Muhtemelen çocukluğunda biri iyi koydu buna satrançta. Onun acısını çıkartıyor. Neymiş, satranç oynadık diye şehadetimiz kabul olmayacakmış. Senin ben dinini imanını sikeyim...
Memkeket bunun gibi itler yüzünden yobaz doldu. Din bunun gibiler yüzünden gerici oldu, ilimden uzak kaldı. Bunun gibi sakalını siktiğimin beş para etmezleri yüzünden.
sikin şunu artık diyorum. ulan hadi tavla satranç dama haram diyelim. nasıl oluyor da satranç hepsinden daha günah oluyor? içinde şansa dair hiç bir şey yok ki amına koyim! herifin satrançtan haberi yok ki işkembeden sallıyor. fil girsin götüne.
Kurgu zekası denilen şeyin ne olduğundan habersiz olmaktır.
--spoiler--
imam Nevevî’nin de belirttiği gibi, satrancın mubah sayılması için dört şartın mevcut olması gerekir:
1. Satranç oynayanlar, oyuna dalmak suretiyle namazın gecikmesine meydan vermemelidir.
2. Satranç, kumara yol açacak şekilde para ve benzeri bir menfaat karşılığında oynanmamalı, yani kazanan ve kaybeden bir şey alma şartını koşmamalıdır.
3. Oynayanlar, oyun esnasında dillerini kötü sözlerden yalan, gıybet ve küfürden sakındırmalıdır.
4. Satranca alışan kimseler, ondan vaz geçemeyecek kadar müptelâ olmamalıdır.
Şu halde, bu görüşe göre, ölçüyü kaçırmamak, ibadetlere mâni olmamak ve günahlara vesile kılınmamak şartıyla, satranç mubah görülmektedir.
Satrancın mubahlığını, oyunun kendi mahiyeti itibariyle ele alan Şâfiî ulemâsından ibni Hacer el-Mekkî ise tavla ile satranç arasındaki farkı şöyle izah etmektedir:
“Tavlada oyun zarlara dayanmaktadır. Fakat satranç düşünce ve zihnî melekeye dayanmaktadır. Bu bakımdan, savaş taktikleri hususunda bundan istifade edilebilir.”

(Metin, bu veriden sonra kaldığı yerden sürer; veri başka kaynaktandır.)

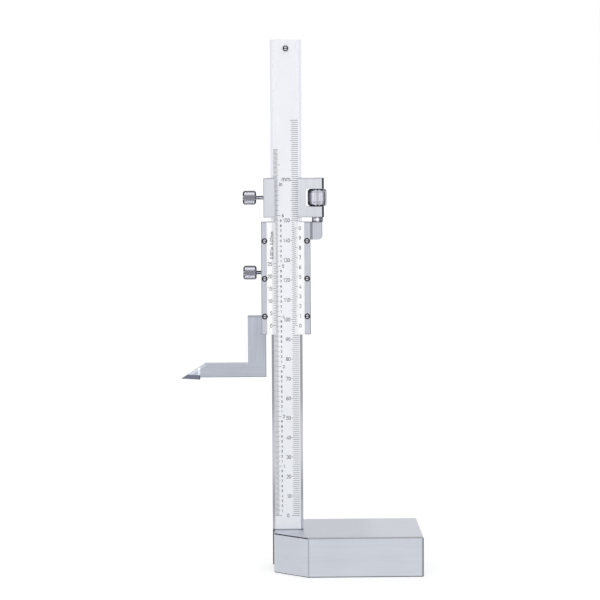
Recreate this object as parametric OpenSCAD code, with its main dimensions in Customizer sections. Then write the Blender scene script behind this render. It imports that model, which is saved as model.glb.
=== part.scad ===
// Small vernier height gauge: a ground base with an upright graduated beam, a vernier slider
// with a carbide-tipped scriber, and a clamping carriage that feeds the slider by a fine screw.
// Millimetres, +Z up. The origin is the centre of the base's underside. The scriber points to -X,
// and the scales face -Y.

/* [Reading] */
// Height of the scriber's measuring face above the table
reading = 97.2; // [10:0.1:155]

/* [Base] */
// Length of the base along X
base_l = 74.5; // [72:0.5:90]
// Depth of the base along Y
base_d = 50; // [46:1:60]
// Height of the base
base_h = 20; // [16:1:25]
// Length of the corner cuts beside the beam, along X
base_cut_x = 16.6; // [14:0.1:19]
// Depth of the corner cuts beside the beam, along Y
base_cut_y = 13; // [9:0.5:14]
// Broken edges of the base
base_edge = 0.5; // [0.2:0.1:0.8]

/* [Beam] */
// Width of the beam
beam_w = 15.6; // [15.4:0.1:15.8]
// Thickness of the beam
beam_t = 5; // [4.9:0.1:5]
// Height of the beam's top above the table
beam_top = 267.3; // [262:0.1:275]
// How far the beam stands out past the base's end face
beam_overhang = 0.6; // [0:0.1:1]
// Height of the slot's floor in the base
beam_foot = 2; // [1.5:0.5:4]
// Width of the bevels along the scale face
beam_bevel_w = 1.4; // [0.8:0.1:1.6]
// Depth of the bevels along the scale face
beam_bevel_d = 0.5; // [0.3:0.1:0.8]
// Distance of the stop screw below the beam's top
stop_drop = 4.4; // [3:0.1:6]

/* [Slider] */
// Height of the slider
slider_h = 56.5; // [56:0.5:60]
// Depth of the slider and the carriage, front to back
head_d = 10; // [9.8:0.1:11]
// Slider's left side, left of the beam's centre line
slider_left = 12.8; // [12.6:0.1:13.2]
// Slider's right side, right of the beam's centre line
slider_right = 12; // [11.8:0.1:12.6]
// Rounding of the slider's right edges
slider_round = 0.8; // [0.3:0.1:1]
// Thickness of the front lips that hold the slider on the beam
lip_t = 1.1; // [1:0.1:1.2]
// Width of the lug that carries the fine screw
lug_w = 6; // [5.8:0.1:6.4]
// Height of the lug
lug_h = 8.9; // [7:0.1:12]
// Thickness of the lug, front to back
lug_t = 6; // [5:0.1:8]
// Radius of the lug's lower corner
lug_r = 2; // [1:0.1:2.5]

/* [Vernier plates] */
// Thickness of the vernier plates
plate_t = 1.2; // [1.1:0.1:1.3]
// Inner edge of the inch plate, left of the centre line
inch_edge = 5.4; // [5.2:0.1:5.6]
// Inner edge of the metric plate, right of the centre line
metric_edge = 3.8; // [3.6:0.1:4]
// Width of the bevel that brings the graduations down to the beam
plate_bevel = 1.9; // [1.5:0.1:2]
// Diameter of the plate screws' heads
plate_screw_d = 2.8; // [2.6:0.1:2.8]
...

"Ez-Zevâcir" isimli eserinde bu meseleye uzunca yer veren ibni Hacer son olarak şu neticeye varmaktadır:
“Bu meseledeki farklı görüşleri uzun boylu zikretmenin bir faydası yoktur. Kaide anlaşıldıktan sonra, üzerine hükmü bina etmek mümkün olur. Kaide şudur:
"Bu çeşit oyunlar düşünce ve hesaba dayanıyorsa, helâl demekten başka yol yoktur. Satranç bunun gibidir. Şayet zar ve tahmine dayanıyorsa, buna da haram demekten başka çare yoktur. Tavla da bunun gibidir.”3
Netice itibariyle, imam Şâfiî ve Ebû Yusuf’un şartlarına uyarak, ibni Hacer’in de izahını göz önüne alarak, ruhsat tarafını tercih edip, satranç oynayanların mes’uliyetten kurtulmaları mümkündür.